Before presenting certain hands from this year’s Spingold and a couple of other events, I would like to put attention to how I think we need to go about to catch world class cheaters in bridge.
If you knew a couple of card tricks when you were young or maybe how to make a coin disappear – would you then be able to break Harry Houdini’s secrets? I think it is better we ask David Copperfield how Houdini made his magic tricks. Even if the rest of the world can’t spot it, I am pretty sure that Mr. Copperfield could have told us a whole lot about the logic behind Houdini’s illusions.
If you haven’t seen it already, please take some time to read Larry Cohen’s suggestion on how to catch world class cheaters at Bridgewinners.com. Soon the IBPA-editor John Carruthers will have an editorial where he encourages a WADA of bridge, in a similar fashion like Cohen suggest.
Bridge is such a logic game that I am willing to claim that it is almost impossible to cheat against your peers at the top level for long. Provided we have a mechanism to look into the logic of mysterious hands that occur.

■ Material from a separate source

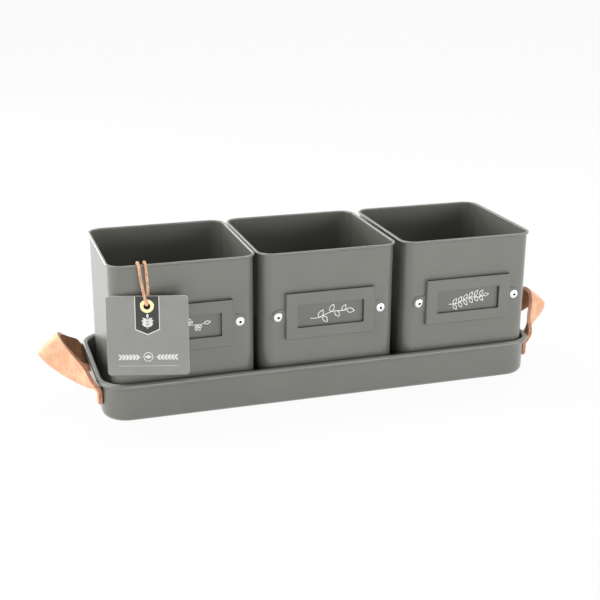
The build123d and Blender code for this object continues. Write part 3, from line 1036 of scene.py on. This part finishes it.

As of the moment the ACBL, the EBL and the WBF are looking into reported hands, but the chances are slim that they will catch sophisticated cheaters. They neither have the resources nor the expertise to do these kind of analysis. They might brag about how they got the doctors (forgetting to mention it was way overdue). But how did really the doctors get caught? It was Eddie Wold, a top class and highly experienced player, who broke their code.

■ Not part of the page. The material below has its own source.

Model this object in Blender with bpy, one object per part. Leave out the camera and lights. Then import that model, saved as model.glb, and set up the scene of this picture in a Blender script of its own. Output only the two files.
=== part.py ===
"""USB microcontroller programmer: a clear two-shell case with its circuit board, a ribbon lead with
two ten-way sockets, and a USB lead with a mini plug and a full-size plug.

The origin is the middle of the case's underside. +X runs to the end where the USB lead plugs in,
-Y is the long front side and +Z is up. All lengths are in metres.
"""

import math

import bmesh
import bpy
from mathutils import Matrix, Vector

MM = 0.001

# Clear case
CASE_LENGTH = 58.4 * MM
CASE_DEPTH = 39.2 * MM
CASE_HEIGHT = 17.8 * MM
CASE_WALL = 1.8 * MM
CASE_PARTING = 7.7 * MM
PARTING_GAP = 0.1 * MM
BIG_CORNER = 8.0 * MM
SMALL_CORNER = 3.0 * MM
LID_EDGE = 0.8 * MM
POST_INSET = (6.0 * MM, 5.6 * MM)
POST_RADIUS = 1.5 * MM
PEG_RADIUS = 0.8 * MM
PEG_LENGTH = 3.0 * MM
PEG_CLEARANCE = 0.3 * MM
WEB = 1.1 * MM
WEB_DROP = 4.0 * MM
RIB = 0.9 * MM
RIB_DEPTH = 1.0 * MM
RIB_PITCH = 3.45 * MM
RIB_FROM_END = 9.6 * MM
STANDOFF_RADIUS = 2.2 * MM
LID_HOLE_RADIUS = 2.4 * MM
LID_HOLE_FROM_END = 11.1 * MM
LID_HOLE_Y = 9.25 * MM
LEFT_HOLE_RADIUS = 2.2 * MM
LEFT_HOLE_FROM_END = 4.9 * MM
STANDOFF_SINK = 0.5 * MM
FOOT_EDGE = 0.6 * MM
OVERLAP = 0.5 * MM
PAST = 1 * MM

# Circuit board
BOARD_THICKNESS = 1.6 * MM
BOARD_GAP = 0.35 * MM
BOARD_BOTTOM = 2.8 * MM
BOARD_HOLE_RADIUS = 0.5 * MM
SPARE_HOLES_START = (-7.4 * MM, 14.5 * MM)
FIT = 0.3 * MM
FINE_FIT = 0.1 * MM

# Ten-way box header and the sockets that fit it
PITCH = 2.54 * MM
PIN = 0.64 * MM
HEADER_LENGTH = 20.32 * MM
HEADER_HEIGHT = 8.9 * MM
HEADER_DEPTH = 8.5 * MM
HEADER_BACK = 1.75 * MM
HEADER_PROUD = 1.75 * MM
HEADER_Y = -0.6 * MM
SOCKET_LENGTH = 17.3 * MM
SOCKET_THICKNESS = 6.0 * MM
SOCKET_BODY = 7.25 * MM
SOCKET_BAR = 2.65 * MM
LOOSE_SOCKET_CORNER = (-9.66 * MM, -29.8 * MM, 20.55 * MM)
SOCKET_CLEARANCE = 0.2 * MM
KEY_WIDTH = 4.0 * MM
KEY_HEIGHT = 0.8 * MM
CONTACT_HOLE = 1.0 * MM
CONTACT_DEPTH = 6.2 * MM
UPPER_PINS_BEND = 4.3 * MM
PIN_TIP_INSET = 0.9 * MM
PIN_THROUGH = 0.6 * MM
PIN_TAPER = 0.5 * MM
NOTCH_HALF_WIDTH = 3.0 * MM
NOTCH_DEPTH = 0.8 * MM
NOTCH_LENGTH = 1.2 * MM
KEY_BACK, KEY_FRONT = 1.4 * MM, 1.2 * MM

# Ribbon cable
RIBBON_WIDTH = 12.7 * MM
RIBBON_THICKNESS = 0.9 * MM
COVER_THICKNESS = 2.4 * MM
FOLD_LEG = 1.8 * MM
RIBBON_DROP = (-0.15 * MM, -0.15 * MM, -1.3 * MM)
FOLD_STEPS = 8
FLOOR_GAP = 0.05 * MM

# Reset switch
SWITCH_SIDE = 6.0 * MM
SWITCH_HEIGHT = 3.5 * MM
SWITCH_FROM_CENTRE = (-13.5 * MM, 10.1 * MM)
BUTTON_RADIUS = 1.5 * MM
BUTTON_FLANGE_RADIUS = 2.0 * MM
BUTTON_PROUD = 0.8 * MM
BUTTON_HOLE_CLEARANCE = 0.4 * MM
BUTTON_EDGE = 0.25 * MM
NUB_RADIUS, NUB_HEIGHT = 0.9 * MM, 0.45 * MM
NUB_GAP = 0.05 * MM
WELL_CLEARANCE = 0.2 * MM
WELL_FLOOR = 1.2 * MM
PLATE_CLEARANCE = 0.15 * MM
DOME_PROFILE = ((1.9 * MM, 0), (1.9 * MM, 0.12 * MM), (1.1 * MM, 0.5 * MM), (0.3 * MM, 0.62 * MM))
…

My approach to discover cheating by world class players is to look at non-obvious actions and the success rate of these. If you take 100 boards where Versace, Helgemo and Hamman were faced with the same problem, how many non-logical actions do you think they would choose? My guess is none. So when players and pairs choose non-logical actions, which in addition have a great success rate (the actions are deemed as non-logical because you would expect them to have a lot worse success rate than 50 %), we should raise an eyebrow. The proof is in the pudding.